Prolog
عَنْ مُعَاوِيَةَ بْنِ الْحَكَمِ السَّلَمِيِّ قَالَ كَانَتْ لِيْ جَارِيَةٌ تَرْعَى غَنَمًا لِيْ قُلْتُ يَا رَسُوْلَ اللهِ أَفَلاَ أُعْتِقُهَا قَالَ اِئْتِنِيْ بِهَا فَأَتَيْتُهُ بِهَا فَقَالَ لَهَا أَيْنَ اللهُ قَالَتْ فِي السَّمَاءِ قَالَ مَنْ أَنَا قَالَتْ أَنْتَ رَسُوْلُ اللهِ قَالَ أَعْتِقْهَا فَإِنَّهَا مُؤْمِنَةٌ. (رواه مسلم 357)
Diriwayatkan dari Muawiyah bin al-Hakam al-Salami. Ia berkata: “Aku punya seorang budak perempuan, yang menggembala kambingku. Aku berkata: “Wahai Rasulullah, bagaimana jika aku memerdekannya?” Beliau menjawab: “Bawa budak itu ke sini.” Lalu aku membawanya kepada beliau. Beliau berkata kepadanya: “Di mana Tuhan?” Ia menjawab: “Di langit.[1]
Hadis yang diriwayatkan dalam kitab Shahih Muslim ini sering dijadikan dalil oleh kelompok Wahabi untuk menyatakan bahwa Allah berada di langit. Mereka berargumen bahwa ketika Nabi Muhammad saw. bertanya kepada budak perempuan tersebut, “Di mana Allah?” dan ia menjawab “Di langit,” Nabi tidak membantahnya, bahkan mengakui keimanannya.
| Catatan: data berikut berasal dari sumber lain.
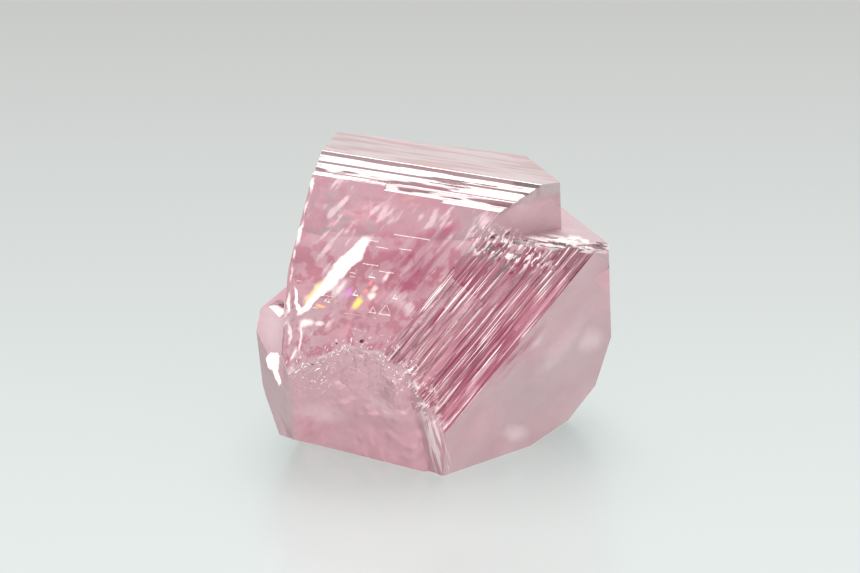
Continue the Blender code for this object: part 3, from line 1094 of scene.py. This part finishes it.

Menurut pemahaman kelompok Wahabi, hadis ini menunjukkan bahwa Allah Swt. memiliki tempat tertentu, yaitu di atas langit. Mereka memahami sabda Nabi Muhammad saw. dalam hadis ini secara zahir, yaitu sebagai keberadaan Allah Swt. di atas secara hakiki. Dalam tulisan ini, penulis akan menganalisis apakah pemahaman mereka benar atau tidak? Pastinya, dengan membandingkan pemahaman mereka dengan pemikiran ulama yang teruji kredibilitasnya.
Analisis
Dalam konteks hadis ini, Imam Al-Maziri dalam kitab Al-Mu’allim bi Fawaidil Muslim, menjelaskan bahwa hadis ini tidak menunjukkan tempat Allah Swt., melainkan menunjukkan keagungan Dzat Allah dan langit adalah kiblat doa. Lebih detailnya, beliau berkata:
وإشارتها إلى السماء إخبار عن جلالته تعالى في نفسها والسماء قبلة الداعين كما أن الكعبة قبلة المصلين فكما لم يدلّ استقبال الكعبة على أن الله جلت قدرته فيها لم يدل التوجه إلى السماء، والإشارة على أن الله سبحانه حال فيها
“Isyaratnya ke langit mengabarkan tentang keagungan pada diri-Nya. Langit adalah kiblatnya orang berdoa, sebagaimana ka’bah kiblatnya orang shalat. Maka, sebagaimana menghadap ka’bah saat shalat bukan berarti Allah ada di dalamnya, begitu pula saat berdoa mengisyaratkan ke arah langit bukan berarti Allah ada di atasnya.”[2]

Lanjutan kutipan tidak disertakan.